__WHAT THE TASK REQUIRES__: Everything from the first line to the line containing "points = [vertex.co" is to be repeated exactly; nothing past it.

__SUPPLIED DATA__:
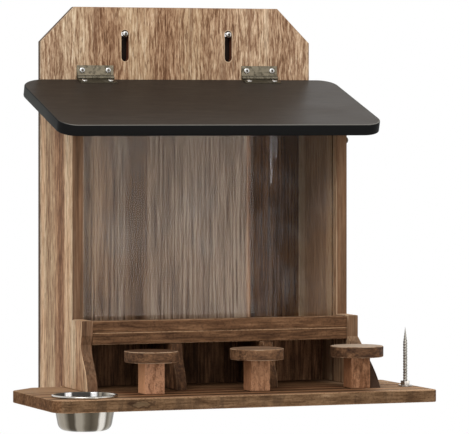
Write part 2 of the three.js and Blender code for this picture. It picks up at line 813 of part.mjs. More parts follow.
lid_group.add(makeLid());
for (const [name, x] of Object.entries(hinge_places)) {
  makeHinge(name, x);
}
feeder.add(makeBackBoard());
feeder.add(makeSidePanel("side_panel_left", -1, drawLeftFoot));
feeder.add(makeSidePanel("side_panel_right", 1, drawRightFoot));
feeder.add(makeDeck(), makeHopperFloor(), makeFrontRail(), makeBayBack(), makeWindow(), makeBowl());
feeder.add(makeSpike(), ...makeWasherAndNut());
for (const [name, x] of Object.entries(divider_places)) {
  feeder.add(makeDivider(name, x));
}
for (const [name, x] of Object.entries(stool_places)) {
  feeder.add(...makeStool(name, x));
}
for (const [name, place] of Object.entries(back_screws)) {
  feeder.add(makeScrew(name, wood_screw, "back", place, "aged_steel"));
}
for (const [name, place] of Object.entries(deck_screws)) {
  feeder.add(makeScrew(name, wood_screw, "down", place, "aged_steel"));
}
feeder.add(makeHangingScrew("left", slot_places[0]), makeHangingScrew("right", slot_places[1]));
feeder.add(makeScrew("side_screw", side_screw, "right", side_screw_place, "aged_steel"));

export default feeder;
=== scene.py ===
import math

import bpy
from mathutils import Euler, Matrix, Vector, noise


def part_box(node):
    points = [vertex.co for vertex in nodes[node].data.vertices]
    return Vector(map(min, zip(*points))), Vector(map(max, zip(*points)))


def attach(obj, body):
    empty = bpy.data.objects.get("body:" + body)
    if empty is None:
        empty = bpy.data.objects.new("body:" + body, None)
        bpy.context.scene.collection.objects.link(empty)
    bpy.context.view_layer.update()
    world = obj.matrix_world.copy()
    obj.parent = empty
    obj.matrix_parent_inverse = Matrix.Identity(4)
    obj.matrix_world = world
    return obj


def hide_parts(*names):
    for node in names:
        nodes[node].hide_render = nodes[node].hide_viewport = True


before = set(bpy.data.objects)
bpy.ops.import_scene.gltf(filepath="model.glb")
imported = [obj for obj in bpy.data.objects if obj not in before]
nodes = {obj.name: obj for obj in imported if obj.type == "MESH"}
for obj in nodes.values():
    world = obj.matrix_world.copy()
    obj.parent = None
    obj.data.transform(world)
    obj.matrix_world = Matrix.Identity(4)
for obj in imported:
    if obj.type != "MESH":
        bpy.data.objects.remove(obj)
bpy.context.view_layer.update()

# Sizes in metres in the part's frame, with X to the right, Y to the rear and Z up
BACK_FRONT = -0.010
SLOT_X = 0.05698
SLOT_HALF = 0.01225
SLOT_RADIUS = 0.004
HOPPER_HALF_WIDTH = 0.1368
WINDOW_REAR = -0.1
PIN = Vector((0, -0.0124, -0.032935))
LID_SLOPE = math.radians(17.35)
LID_HALF_WIDTH = 0.1734
LID_FRONT = -0.155386
LID_REAR = 0.0013455
LID_TOP = -0.0024
LID_THICKNESS = 0.0116
LID_CORNERS = (0.018, 0.029, 0.018, 0.024)
LID_ROUND = 0.0012
LID_REAR_LIMIT = -0.0104
LID_SHADE = -0.047
STOOL_RADIUS = 0.0272
STOOL_ARRIS = 0.0012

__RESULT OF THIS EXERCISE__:
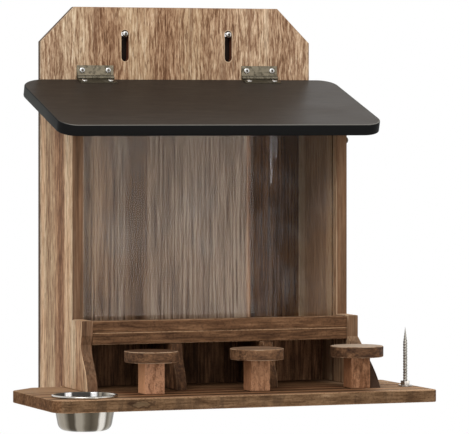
Write part 2 of the three.js and Blender code for this picture. It picks up at line 813 of part.mjs. More parts follow.
lid_group.add(makeLid());
for (const [name, x] of Object.entries(hinge_places)) {
  makeHinge(name, x);
}
feeder.add(makeBackBoard());
feeder.add(makeSidePanel("side_panel_left", -1, drawLeftFoot));
feeder.add(makeSidePanel("side_panel_right", 1, drawRightFoot));
feeder.add(makeDeck(), makeHopperFloor(), makeFrontRail(), makeBayBack(), makeWindow(), makeBowl());
feeder.add(makeSpike(), ...makeWasherAndNut());
for (const [name, x] of Object.entries(divider_places)) {
  feeder.add(makeDivider(name, x));
}
for (const [name, x] of Object.entries(stool_places)) {
  feeder.add(...makeStool(name, x));
}
for (const [name, place] of Object.entries(back_screws)) {
  feeder.add(makeScrew(name, wood_screw, "back", place, "aged_steel"));
}
for (const [name, place] of Object.entries(deck_screws)) {
  feeder.add(makeScrew(name, wood_screw, "down", place, "aged_steel"));
}
feeder.add(makeHangingScrew("left", slot_places[0]), makeHangingScrew("right", slot_places[1]));
feeder.add(makeScrew("side_screw", side_screw, "right", side_screw_place, "aged_steel"));

export default feeder;
=== scene.py ===
import math

import bpy
from mathutils import Euler, Matrix, Vector, noise


def part_box(node):
    points = [vertex.co for vertex in nodes[node].data.vertices]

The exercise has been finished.